E. Jean Carroll arrives at Manhattan federal court, Monday, May 8, 2023, in New York. (AP Photo/Seth Wenig)

Lawyers for a columnist who won a $5 million sexual abuse and defamation award against former President Donald Trump filed an amended lawsuit against him on Monday seeking to hold him liable for remarks he made after the verdict.

The amended lawsuit, seeking at least $10 million in compensatory damages, was filed in Manhattan federal court by lawyers for E. Jean Carroll, who says remarks by Trump after she made rape allegations against him so spoiled her reputation that she lost her longtime job as an Elle magazine advice columnist.

A nine-person jury two weeks ago decided that Trump had sexually abused Carroll at an upscale Manhattan department store in early spring 1996.

Carroll, who testified during the trial, first revealed in a 2019 book her claims that Trump raped her in a dressing room, but the jury rejected that claim.

Joe Tacopina, a Trump lawyer, declined to comment on the new claims.

Kaplan filed the new claims in amending a defamation lawsuit that was put on hold as an appeals court was deciding whether Trump could be held liable for remarks he made in 2019 while he was still president. The U.S. Justice Department has supported his lawyers’ claims that the United States should be substituted as the defendant.

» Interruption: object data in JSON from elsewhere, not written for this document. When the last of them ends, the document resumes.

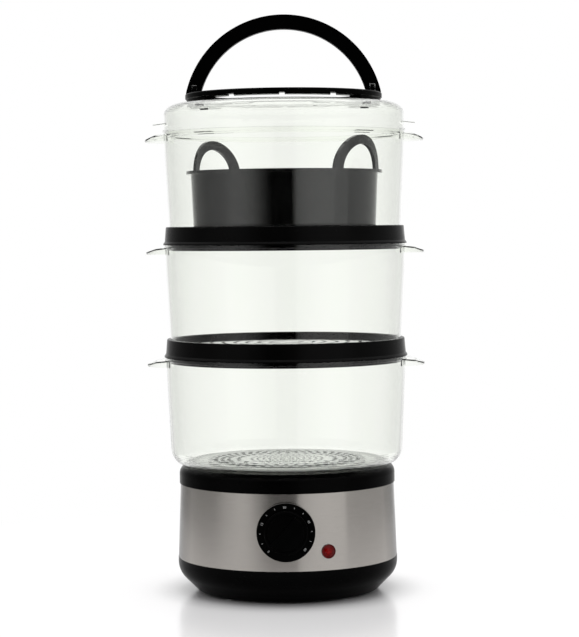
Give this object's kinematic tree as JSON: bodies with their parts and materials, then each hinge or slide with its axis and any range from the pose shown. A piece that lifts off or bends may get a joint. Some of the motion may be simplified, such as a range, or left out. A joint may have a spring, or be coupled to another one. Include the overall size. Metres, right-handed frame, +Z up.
{
  "type": "electric food steamer",
  "caption": "Electric food steamer: heated water base with a timer dial, stacked clear baskets on black rings, a rice bowl, and a clear lid with a folding carry handle.",
  "frame": {"origin": "on the table under the base's axis, at the bottom centre of the whole part", "axes": "+Z up along the stack, the timer dial faces -Y, the basket grips lie along X"},
  "size_m": [0.2624, 0.2296, 0.5424],
  "materials": {
    "gloss_black": "satin to gloss moulded plastic",
    "matte_black": "fine matte moulded plastic",
    "steel": "brushed round the base",
    "screw_steel": "zinc plated",
    "cast_aluminium": "cast, satin",
    "silicone": "smooth silicone",
    "foot_rubber": "matte",
    "clear_plastic": "clear polycarbonate, polished",
    "red_lens": "translucent red",
    "neon_holder": "moulded",
    "cream_plastic": "moulded",
    "white_plastic": "satin white, moulded",
    "wire": "silicone sleeved",
    "bell_brass": "pressed"
  },
  "bodies": {
    "base": {"rubber_feet": "foot_rubber", "bottom_cover": "matte_black", "lower_housing": "gloss_black", "steel_band": "steel", "water_tank": "gloss_black", "heating_plate": "cast_aluminium", "element_seal": "silicone", "heating_element": "screw_steel", "element_bracket": "screw_steel", "bracket_screws": "screw_steel", "thermostat": "cast_aluminium", "thermal_fuse": "cream_plastic", "terminal_block": "cream_plastic", "inner_leads": "wire", "timer_body": "cream_plastic", "timer_bell": "bell_brass", "timer_screws": "screw_steel", "dial_plate": "matte_black", "lamp_lens": "red_lens", "neon_lamp": "neon_holder", "cord_gland": "gloss_black", "base_screws": "screw_steel"},
    "knob": {"timer_knob": "matte_black", "timer_shaft": "screw_steel"},
    "steam_ring": {"steam_ring": "cream_plastic"},
    "drip_tray": {"drip_tray": "white_plastic"},
    "basket_1": {"basket_1_bowl": "clear_plastic", "basket_1_grid": "clear_plastic"},
    "basket_2": {"tier_ring_2": "gloss_black", "floor_grid_2": "matte_black", "basket_2_wall": "clear_plastic"},
    "basket_3": {"tier_ring_3": "gloss_black", "floor_grid_3": "matte_black", "basket_3_wall": "clear_plastic"},
    "rice_bowl": {"rice_bowl": "matte_black"},
    "lid": {"lid": "clear_plastic", "handle_ring": "gloss_black", "ring_rivets": "gloss_black"},
    "bail": {"bail_handle": "gloss_black", "bail_pins": "screw_steel"}
  },
  "joints": [
    {"name": "timer_turn", "type": "hinge", "parent": "base", "child": "knob", "pos_m": [0, -0.1045, 0.068], "axis": [0, 1, 0], "range_deg": [0, 270]},
    {"name": "steam_ring_lift", "type": "slide", "parent": "base", "child": "steam_ring", "axis": [0, 0, 1], "range_m": [0, 0.06]},
    {"name": "drip_tray_lift", "type": "slide", "parent": "steam_ring", "child": "drip_tray", "axis": [0, 0, 1], "range_m": [0, 0.06]},
    {"name": "basket_1_lift", "type": "slide", "parent": "drip_tray", "child": "basket_1", "axis": [0, 0, 1], "range_m": [0, 0.12]},
    {"name": "basket_2_lift", "type": "slide", "parent": "basket_1", "child": "basket_2", "axis": [0, 0, 1], "range_m": [0, 0.12]},
    {"name": "basket_3_lift", "type": "slide", "parent": "basket_2", "child": "basket_3", "axis": [0, 0, 1], "range_m": [0, 0.12]},
    {"name": "rice_bowl_lift", "type": "slide", "parent": "basket_3", "child": "rice_bowl", "axis": [0, 0, 1], "range_m": [0, 0.1]},
    {"name": "lid_lift", "type": "slide", "parent": "rice_bowl", "child": "lid", "axis": [0, 0, 1], "range_m": [0, 0.12]},
    {"name": "bail_fold", "type": "hinge", "parent": "lid", "child": "bail", "pos_m": [0, 0, 0.4728], "axis": [1, 0, 0], "range_deg": [-90, 90]}
  ]
}
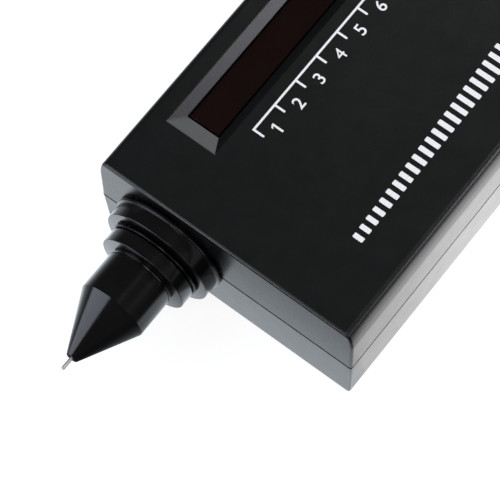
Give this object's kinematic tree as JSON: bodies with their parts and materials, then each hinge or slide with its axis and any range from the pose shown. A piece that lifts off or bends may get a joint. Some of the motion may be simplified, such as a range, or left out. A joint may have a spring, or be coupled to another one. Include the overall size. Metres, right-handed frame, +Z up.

In the new claim, Carroll’s lawyers said Trump, “undeterred by the jury’s verdict, persisted in maliciously defaming Carroll yet again” the next day during a “town hall” event hosted by CNN.

“He doubled down on his prior defamatory statements, asserting to an audience all too ready to cheer him on that ‘I never met this woman. I never saw this woman,’ that he did not sexually assault Carroll, and that her account — which had just been validated by a jury of Trump’s peers one day before — was a ‘fake,’ ‘made up story’ invented by a ‘whack job.’ Those statements resulted in enthusiastic cheers and applause from the audience on live TV,” the lawyers wrote.